Here using a knife to mark how long a piece of trim I needed, and cutting that using my miter sled.

I used lots of clamps to glue it on.

Here I'm using a push stick to hammer a wedge between a bar clamp and the trim to act as an edge clamp. This trick works quite well, I wrote about it before

I made a simple temporary drilling jig to drill dowel holes into the trim to peg it in place better.

I needed some very hard and thin dowels, so cut some square stock of ironwood and planed to roughly octagonal, then used this trick to sand them into round dowels.

With a dowel every 25 cm, I had quite a lot of them and it was easiest to just flush cut them with a router. more on that here.

I rounded the corners with a belt sander. My first thought was to use a roundover bit to do that, but there would probably be a fair bit of tearout if I did that.

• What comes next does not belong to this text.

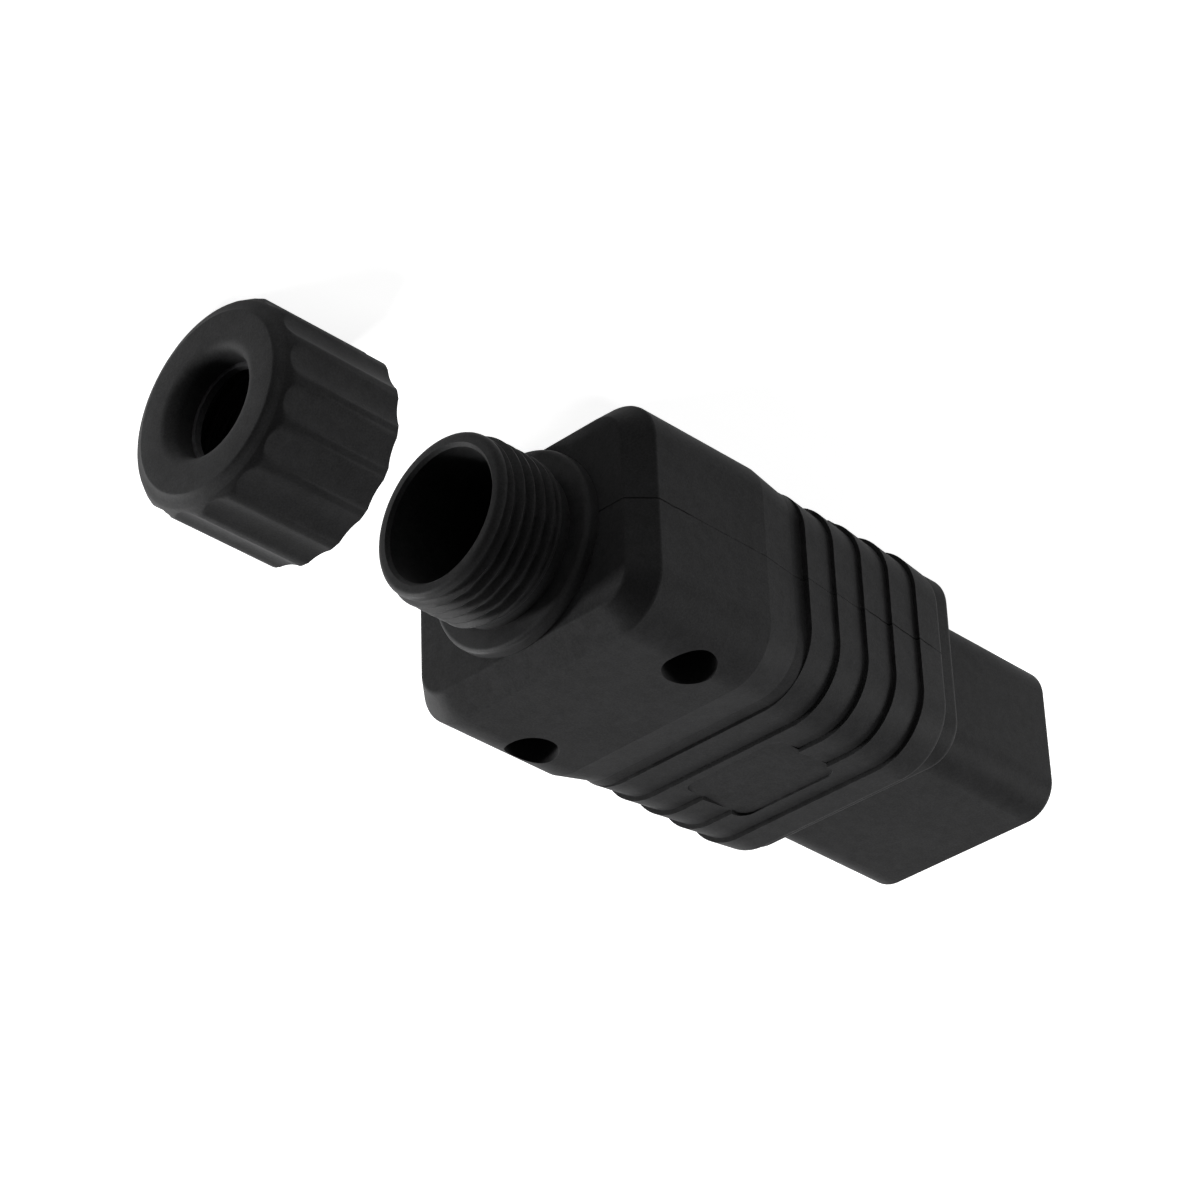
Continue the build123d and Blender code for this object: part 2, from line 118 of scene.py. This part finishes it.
# Metals: colour, roughness and strength of the fine marks
METALS = {
    "contact_brass": ((0.62, 0.6, 0.55), 0.35, 0.1),
    "terminal_brass": ((0.66, 0.5, 0.24), 0.3, 0.15),
    "clamp_steel": ((0.5, 0.5, 0.5), 0.35, 0.15),
    "screw_steel": ((0.45, 0.45, 0.46), 0.32, 0.12),
}
METAL_PATCH_SIZE = 1.2 * MM
METAL_MARK_SIZE = 0.12 * MM
METAL_MARK_DEPTH = 0.02 * MM
METAL_DULL_TONE = 0.75
METAL_DULL_SPAN = (0.35, 0.7)
METAL_DULL_ROUGHNESS = 0.15

# Span of noise over which roughness and the parting line's place change
NOISE_SPAN = (0.3, 0.7)

# Gland spigot, along X from the lip to the square flange inside the shells, as in the CAD model
LIP_FACE = -85.39 * MM
LIP_RADIUS = 9.6 * MM
LIP_CHAMFER = 0.4 * MM
LIP_ROUND = 0.75 * MM
LIP_TO_THREAD = 0.25 * MM
THREAD_END = -84.24 * MM
RELIEF_END = -76.04 * MM
RELIEF_RADIUS = 9.15 * MM
FLANGE_FACE = -74.79 * MM
FLANGE_RADIUS = 11.86 * MM
FLANGE_ROUND = 0.65 * MM
BACK_FACE = -73.14 * MM
NECK_RADIUS = 9.0 * MM
INNER_FLANGE_BACK = -70.04 * MM
INNER_FLANGE_FRONT = -67.64 * MM
INNER_FLANGE_HALF = 10.5 * MM
INNER_FLANGE_CORNER = 3.0 * MM
BORE_RADIUS = 7.83 * MM
GLAND_COLUMNS = 160

# Thread of the spigot and the nut: a crest passes this place on the side that faces the camera
PITCH = 1.5 * MM
CREST_RADIUS = 10.0 * MM
ROOT_RADIUS = 9.2 * MM
CREST_PLACE = -83.67 * MM
CREST_ANGLE = radians(42)
CREST_HALF = 0.1 * MM
FLANK_SLOPE = 1.73
THREAD_FADE = 0.7 * MM
THREAD_STEP = 0.1 * MM

# Nut, as in the CAD model
NUT_CENTRE = (-3.31 * MM, -2.118 * MM)
NUT_FRONT = -115.1 * MM
NUT_DOME = -111.96 * MM
NUT_MOUTH = -99.31 * MM
NUT_RADIUS = 12.29 * MM
NUT_HOLE = 5.77 * MM
NUT_HOLE_ROUND = 1.5 * MM
NUT_FACE_RADIUS = 10.1 * MM
NUT_FACE_ROUND = 0.4 * MM
NUT_SIDE_START = 1.8 * MM
NUT_MOUTH_BEVEL = 0.15 * MM
NUT_MOUTH_CHAMFER = 0.5 * MM
NUT_BORE = 10.06 * MM
NUT_THREAD_CREST = 9.42 * MM
FLUTES = 16
FLUTE_COLUMNS = 20
FLUTE_DEPTH = 0.5 * MM
FLUTE_RADIUS = 6.0 * MM

# Slopes round the nut's face, each from one place to another: depth behind the face and radius in mm
NUT_SLOPES = (((0.45, 11.1), (0.7, 11.55)), ((0.75, 11.6), (1.3, 12.05)))

# Surfaces of the added pieces that meet at more than this angle show an edge
SHARP_ANGLE = radians(40)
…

While I was at it, I also sanded the edges and sanded the trim and top to make sure they are flush with each other.

Then I put a 1/4" roundover on the top and bottom.

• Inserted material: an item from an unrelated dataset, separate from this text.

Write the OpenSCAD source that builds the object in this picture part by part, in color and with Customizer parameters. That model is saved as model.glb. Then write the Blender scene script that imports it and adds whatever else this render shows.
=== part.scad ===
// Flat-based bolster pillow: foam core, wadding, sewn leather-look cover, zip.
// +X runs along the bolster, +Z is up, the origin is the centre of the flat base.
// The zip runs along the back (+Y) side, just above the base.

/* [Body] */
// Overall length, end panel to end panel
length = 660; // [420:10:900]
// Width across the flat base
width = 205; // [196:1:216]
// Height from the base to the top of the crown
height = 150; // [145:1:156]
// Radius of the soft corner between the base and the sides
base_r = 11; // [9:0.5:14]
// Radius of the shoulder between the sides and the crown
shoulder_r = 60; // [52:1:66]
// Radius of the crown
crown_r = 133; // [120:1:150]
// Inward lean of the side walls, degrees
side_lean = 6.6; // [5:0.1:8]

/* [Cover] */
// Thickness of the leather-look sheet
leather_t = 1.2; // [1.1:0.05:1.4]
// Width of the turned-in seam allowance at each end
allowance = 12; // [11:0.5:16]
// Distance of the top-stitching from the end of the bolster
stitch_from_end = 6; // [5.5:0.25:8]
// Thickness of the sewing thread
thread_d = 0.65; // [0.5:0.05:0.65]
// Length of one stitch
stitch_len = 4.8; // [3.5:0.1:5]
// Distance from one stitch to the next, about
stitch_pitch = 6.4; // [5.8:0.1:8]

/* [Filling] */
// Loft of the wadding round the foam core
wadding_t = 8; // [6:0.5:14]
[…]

I varnished everything. The particle board took three coats to get a passable finish on it. An oil based varnish would, no doubt, have worked better.

I disassembled half the ping pong table frame to make room for the new table, here I'm tipping the base into position. But I bumped the other half of the ping pong table, which was a bit unstable without the other half weighing the middle part down, and it came down with a huge crash!

I used my "wheely desk" to roll the top in place, here sliding it onto the table. The top isn't fastened down in any way. The trim, which is thicker than the table top, keeps the top from sliding off the base.

Collapsed half-ping pong table in background.

And here things are moderately organized.

I have three rolling storage boxes that I made to go under a shelf two and a half years ago. These fit much better under this table than the old ping pong table because the legs are in the corners and there isn't any extra stuff connecting them.

And I used the center frame from the old ping pong table and part of the top to make another rolling table. Just for a joke, I put the net on it. It would make for a very uneven game of ping pong!